2. Whether the petition under sections 397 and 398 was maintainable.
3. Whether the consent of the trustees to file the petition was valid.
4. Whether the filing of the consent along with the petition was mandatory.
5. Whether the trust held the requisite shares and whether the trustees could authorize one trustee to act on behalf of the trust.
6. Whether the beneficial interest in shares vested in the beneficiaries affected the maintainability of the petition.

Detailed Analysis:

1. Requisite Shareholding under Section 399(1):

The primary question was whether the appellants held the requisite one-tenth of the issued share capital of the company when they filed the petition under sections 397 and 398. The appellants argued that the Trust held 1029 preference shares, which were necessary to meet the required shareholding. The respondents contended that the petitioners did not hold the requisite 10 percent of the issued share capital, including preference shares, and thus the petition was not maintainable.

2. Maintainability of the Petition:

The respondents challenged the maintainability of the petition on the grounds that the appellants did not hold the requisite shareholding and that the consent of the trustees to file the petition was not valid. The CLB and the High Court upheld this contention, leading to the dismissal of the petition. However, the Supreme Court found that the Trust held the requisite shares and that the petition was maintainable.

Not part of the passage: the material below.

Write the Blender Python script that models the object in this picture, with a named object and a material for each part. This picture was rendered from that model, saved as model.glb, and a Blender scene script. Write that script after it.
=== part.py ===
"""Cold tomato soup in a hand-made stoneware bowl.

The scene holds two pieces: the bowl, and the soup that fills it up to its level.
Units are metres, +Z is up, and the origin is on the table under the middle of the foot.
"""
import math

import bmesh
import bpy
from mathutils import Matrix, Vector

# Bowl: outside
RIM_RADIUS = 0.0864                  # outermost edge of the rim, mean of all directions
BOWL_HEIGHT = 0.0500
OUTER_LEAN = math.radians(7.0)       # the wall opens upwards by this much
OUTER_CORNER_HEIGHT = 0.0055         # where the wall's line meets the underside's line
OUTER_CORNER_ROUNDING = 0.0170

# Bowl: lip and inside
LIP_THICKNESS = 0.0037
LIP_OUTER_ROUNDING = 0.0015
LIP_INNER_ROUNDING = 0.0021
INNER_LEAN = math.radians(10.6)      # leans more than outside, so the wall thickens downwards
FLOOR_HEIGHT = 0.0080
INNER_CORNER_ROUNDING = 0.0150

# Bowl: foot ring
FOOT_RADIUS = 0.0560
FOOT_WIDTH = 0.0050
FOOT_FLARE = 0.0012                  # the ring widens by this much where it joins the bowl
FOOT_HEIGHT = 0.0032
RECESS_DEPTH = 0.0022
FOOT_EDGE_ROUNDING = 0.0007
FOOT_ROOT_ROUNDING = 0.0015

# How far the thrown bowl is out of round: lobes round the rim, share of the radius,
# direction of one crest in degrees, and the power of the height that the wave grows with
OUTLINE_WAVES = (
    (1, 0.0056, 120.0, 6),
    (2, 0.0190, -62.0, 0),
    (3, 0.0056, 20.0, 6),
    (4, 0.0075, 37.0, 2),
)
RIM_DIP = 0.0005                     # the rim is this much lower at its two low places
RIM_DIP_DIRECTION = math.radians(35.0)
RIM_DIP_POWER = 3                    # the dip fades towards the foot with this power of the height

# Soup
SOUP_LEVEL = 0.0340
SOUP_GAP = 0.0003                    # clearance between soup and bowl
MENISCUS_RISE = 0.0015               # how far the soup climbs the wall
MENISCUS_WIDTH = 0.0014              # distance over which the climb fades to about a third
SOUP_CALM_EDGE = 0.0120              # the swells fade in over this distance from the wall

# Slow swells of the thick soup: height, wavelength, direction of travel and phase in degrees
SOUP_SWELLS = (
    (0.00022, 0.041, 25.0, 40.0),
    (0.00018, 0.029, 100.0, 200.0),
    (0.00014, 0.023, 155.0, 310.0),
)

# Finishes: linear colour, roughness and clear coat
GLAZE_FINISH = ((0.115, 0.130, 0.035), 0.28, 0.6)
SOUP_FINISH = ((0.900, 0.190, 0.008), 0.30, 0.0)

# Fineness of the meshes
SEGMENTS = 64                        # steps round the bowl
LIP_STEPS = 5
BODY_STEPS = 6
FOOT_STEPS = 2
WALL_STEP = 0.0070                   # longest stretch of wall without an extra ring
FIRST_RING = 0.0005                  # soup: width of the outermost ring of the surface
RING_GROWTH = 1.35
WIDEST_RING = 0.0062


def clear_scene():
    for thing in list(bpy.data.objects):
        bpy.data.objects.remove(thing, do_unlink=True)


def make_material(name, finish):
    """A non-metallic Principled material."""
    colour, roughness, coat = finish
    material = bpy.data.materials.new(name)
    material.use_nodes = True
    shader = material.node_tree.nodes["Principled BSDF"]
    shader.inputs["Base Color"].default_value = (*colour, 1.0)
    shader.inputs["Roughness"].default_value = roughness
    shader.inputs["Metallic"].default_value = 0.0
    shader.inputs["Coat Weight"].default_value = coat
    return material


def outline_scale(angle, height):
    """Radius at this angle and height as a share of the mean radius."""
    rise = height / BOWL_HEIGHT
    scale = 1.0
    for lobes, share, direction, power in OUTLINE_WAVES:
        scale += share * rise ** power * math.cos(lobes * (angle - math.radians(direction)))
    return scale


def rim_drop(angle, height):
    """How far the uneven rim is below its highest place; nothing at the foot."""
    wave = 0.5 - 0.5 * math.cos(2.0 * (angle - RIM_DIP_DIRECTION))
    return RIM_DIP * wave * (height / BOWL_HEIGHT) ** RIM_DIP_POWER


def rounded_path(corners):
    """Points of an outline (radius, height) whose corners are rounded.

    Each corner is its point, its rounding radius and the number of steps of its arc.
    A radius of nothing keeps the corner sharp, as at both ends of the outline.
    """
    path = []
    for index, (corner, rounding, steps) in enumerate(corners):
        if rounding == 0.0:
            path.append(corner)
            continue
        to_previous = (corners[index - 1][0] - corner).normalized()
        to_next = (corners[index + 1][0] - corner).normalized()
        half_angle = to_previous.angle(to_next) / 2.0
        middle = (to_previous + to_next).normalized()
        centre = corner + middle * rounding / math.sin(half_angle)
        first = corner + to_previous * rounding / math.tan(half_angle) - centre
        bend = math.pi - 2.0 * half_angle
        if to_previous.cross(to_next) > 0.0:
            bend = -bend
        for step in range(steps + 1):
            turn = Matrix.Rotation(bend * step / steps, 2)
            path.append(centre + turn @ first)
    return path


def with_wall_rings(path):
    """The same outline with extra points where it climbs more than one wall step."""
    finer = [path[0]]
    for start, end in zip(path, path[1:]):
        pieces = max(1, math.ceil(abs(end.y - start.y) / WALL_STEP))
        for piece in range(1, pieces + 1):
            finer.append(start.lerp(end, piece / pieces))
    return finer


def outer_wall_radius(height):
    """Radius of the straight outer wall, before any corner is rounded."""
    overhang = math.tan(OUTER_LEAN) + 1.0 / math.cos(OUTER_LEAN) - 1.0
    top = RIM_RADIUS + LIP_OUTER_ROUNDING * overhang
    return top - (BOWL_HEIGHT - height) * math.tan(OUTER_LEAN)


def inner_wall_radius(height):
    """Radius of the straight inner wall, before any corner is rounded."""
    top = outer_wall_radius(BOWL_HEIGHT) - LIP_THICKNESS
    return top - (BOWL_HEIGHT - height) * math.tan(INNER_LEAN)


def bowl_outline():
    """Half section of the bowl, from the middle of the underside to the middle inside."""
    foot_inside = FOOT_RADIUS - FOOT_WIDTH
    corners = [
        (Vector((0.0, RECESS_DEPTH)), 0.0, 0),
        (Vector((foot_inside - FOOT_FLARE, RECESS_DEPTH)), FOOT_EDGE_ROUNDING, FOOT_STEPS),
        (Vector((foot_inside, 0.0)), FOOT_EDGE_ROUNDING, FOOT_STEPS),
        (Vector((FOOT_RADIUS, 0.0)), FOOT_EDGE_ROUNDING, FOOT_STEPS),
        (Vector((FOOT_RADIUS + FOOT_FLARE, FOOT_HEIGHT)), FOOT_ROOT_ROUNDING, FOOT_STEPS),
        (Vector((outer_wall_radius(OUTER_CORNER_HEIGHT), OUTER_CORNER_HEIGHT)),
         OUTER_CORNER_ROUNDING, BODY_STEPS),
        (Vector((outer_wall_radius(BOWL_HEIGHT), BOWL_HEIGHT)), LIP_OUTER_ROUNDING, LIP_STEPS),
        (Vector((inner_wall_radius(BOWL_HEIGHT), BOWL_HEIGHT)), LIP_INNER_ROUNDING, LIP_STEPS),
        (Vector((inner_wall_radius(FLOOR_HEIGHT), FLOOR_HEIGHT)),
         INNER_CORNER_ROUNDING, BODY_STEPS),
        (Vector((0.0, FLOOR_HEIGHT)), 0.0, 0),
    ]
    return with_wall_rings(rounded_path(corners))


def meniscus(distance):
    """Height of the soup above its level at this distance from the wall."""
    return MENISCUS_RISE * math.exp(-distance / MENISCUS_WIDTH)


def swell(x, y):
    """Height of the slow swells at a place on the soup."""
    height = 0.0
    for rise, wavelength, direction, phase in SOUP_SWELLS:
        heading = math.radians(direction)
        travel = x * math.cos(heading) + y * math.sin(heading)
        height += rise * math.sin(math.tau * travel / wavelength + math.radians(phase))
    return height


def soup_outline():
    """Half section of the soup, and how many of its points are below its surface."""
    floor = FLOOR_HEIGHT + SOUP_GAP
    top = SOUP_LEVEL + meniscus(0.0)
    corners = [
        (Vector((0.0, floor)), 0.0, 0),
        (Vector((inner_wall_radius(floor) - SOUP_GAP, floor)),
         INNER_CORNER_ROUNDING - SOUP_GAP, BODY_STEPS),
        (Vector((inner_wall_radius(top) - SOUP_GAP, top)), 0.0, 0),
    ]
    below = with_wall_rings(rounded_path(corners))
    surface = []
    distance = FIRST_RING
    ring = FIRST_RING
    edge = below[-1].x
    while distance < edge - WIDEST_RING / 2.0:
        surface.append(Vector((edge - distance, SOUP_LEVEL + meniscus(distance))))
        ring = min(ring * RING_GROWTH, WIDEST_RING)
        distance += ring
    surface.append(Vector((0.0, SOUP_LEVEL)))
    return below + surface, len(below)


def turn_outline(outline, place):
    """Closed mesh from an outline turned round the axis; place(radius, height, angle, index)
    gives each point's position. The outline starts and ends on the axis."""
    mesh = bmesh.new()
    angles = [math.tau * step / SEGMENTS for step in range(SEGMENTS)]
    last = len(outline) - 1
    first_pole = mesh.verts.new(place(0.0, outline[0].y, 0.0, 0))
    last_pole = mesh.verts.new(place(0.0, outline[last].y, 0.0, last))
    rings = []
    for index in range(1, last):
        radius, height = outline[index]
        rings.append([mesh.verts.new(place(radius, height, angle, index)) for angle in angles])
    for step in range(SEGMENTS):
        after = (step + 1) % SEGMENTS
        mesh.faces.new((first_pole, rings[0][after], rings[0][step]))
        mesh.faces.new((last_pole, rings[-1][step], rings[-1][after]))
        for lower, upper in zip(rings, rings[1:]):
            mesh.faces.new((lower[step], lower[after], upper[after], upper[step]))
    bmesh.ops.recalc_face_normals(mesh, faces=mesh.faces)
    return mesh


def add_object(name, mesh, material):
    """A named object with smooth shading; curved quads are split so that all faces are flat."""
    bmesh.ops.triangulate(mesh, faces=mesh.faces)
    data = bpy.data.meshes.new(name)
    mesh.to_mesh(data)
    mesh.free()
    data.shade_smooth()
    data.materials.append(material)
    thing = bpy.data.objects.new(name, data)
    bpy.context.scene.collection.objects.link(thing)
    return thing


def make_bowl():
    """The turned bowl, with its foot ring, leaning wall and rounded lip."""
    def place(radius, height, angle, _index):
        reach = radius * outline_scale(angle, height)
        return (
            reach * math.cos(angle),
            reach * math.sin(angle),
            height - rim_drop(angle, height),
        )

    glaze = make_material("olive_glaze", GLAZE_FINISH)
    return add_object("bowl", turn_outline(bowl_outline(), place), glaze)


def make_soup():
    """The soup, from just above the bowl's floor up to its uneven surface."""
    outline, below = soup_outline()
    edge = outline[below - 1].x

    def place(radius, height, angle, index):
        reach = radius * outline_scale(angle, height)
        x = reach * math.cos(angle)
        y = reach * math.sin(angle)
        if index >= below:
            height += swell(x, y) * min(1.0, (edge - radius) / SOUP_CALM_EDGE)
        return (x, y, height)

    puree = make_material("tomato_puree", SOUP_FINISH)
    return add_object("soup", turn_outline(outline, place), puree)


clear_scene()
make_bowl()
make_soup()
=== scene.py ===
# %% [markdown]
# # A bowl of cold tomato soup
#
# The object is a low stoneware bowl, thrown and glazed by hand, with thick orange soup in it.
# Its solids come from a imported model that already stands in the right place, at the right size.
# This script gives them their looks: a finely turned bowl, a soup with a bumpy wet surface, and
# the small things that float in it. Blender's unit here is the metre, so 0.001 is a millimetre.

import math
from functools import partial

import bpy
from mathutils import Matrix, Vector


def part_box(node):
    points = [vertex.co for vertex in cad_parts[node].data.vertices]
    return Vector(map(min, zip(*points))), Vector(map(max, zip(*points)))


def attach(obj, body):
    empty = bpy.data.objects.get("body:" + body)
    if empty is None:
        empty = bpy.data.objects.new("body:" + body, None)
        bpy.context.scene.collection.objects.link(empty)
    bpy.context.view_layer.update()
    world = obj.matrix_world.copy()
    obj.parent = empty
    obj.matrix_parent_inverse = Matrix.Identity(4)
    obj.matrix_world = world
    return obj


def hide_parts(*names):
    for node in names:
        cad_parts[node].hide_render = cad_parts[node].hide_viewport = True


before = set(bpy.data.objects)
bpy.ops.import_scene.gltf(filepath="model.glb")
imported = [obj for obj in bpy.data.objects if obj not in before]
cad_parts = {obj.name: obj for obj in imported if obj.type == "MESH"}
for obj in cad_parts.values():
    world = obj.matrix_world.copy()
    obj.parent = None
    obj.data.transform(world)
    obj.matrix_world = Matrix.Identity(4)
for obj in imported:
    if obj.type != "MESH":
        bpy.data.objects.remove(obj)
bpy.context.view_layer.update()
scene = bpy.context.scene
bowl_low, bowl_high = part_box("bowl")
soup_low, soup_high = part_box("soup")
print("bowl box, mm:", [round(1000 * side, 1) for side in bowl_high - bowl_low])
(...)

3. Validity of Trustees' Consent:

The respondents argued that the Trust had not consented to or authorized the filing of the petition under sections 397 and 398. The Supreme Court held that the trustees had expressly authorized Nini Srivastava to file the petition, as evidenced by the resolution and affidavits. The Court noted that the trustees could delegate their powers to one trustee if the trust deed allowed it, which was the case here.

4. Mandatory Filing of Consent:

The respondents contended that the consent letters were not filed with the petition, violating Regulation 18 of the Company Law Board Regulations. The Supreme Court held that Regulation 18 was not mandatory and that the CLB had the power to dispense with its requirements. The Court emphasized that the consent must be obtained prior to filing the petition, but it was not necessary to file the consent letters with the petition.

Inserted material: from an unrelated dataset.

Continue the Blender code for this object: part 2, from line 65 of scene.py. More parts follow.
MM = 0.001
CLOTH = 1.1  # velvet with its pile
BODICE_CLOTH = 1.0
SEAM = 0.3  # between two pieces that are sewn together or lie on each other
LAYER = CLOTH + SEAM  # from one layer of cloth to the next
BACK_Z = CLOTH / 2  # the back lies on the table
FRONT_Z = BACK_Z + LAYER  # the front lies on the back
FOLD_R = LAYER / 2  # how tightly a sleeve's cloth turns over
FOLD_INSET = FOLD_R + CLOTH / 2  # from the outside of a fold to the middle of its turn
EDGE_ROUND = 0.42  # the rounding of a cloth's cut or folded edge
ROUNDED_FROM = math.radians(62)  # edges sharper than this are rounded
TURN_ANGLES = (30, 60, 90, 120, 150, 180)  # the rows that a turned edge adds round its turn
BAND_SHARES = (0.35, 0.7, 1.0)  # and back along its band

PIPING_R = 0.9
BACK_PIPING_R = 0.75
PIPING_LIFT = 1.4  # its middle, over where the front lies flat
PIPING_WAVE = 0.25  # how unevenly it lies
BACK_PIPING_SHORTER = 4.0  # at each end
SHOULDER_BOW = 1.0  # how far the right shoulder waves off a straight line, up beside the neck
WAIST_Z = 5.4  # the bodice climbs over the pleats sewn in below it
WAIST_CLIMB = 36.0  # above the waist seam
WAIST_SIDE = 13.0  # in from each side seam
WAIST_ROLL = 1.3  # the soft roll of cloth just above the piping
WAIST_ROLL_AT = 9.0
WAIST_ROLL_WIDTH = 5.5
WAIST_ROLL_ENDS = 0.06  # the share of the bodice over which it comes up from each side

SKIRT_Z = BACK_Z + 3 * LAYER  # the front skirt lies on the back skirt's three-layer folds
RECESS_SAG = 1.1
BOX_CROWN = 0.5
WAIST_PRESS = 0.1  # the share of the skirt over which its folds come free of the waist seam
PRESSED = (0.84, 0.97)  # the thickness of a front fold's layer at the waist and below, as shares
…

5. Trust's Shareholding and Trustees' Authority:

The respondents argued that the Trust was not the owner of the 1029 shares, and the petition should have been filed on behalf of V.K. Srivastava, the registered shareholder. The Supreme Court held that the Trust held the shares and that the trustees could authorize one trustee to act on behalf of the Trust. The Trust Deed allowed the trustees to delegate their powers, and the resolution and affidavits confirmed the authorization.

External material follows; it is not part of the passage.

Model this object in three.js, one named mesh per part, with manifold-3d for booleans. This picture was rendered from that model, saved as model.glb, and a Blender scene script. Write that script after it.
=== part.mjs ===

6. Beneficial Interest and Maintainability:

The respondents argued that the beneficial interest in 551 shares had vested in the beneficiaries, affecting the maintainability of the petition. The Supreme Court held that an equitable or beneficial interest in shares does not make the owner of the interest a member of the company. Therefore, the ownership of the shares as registered with the company was sufficient to file the petition under sections 397 and 398.

Conclusion:

The Supreme Court set aside the decision of the Division Bench of the High Court, holding that the petition was maintainable and that the appellants had the requisite shareholding. The matter was remanded to the Single Judge for disposal of all the appeals. The Court emphasized a broad commonsense approach, prioritizing substance over form, and ensuring that the involvement of the company in litigation was not taken lightly.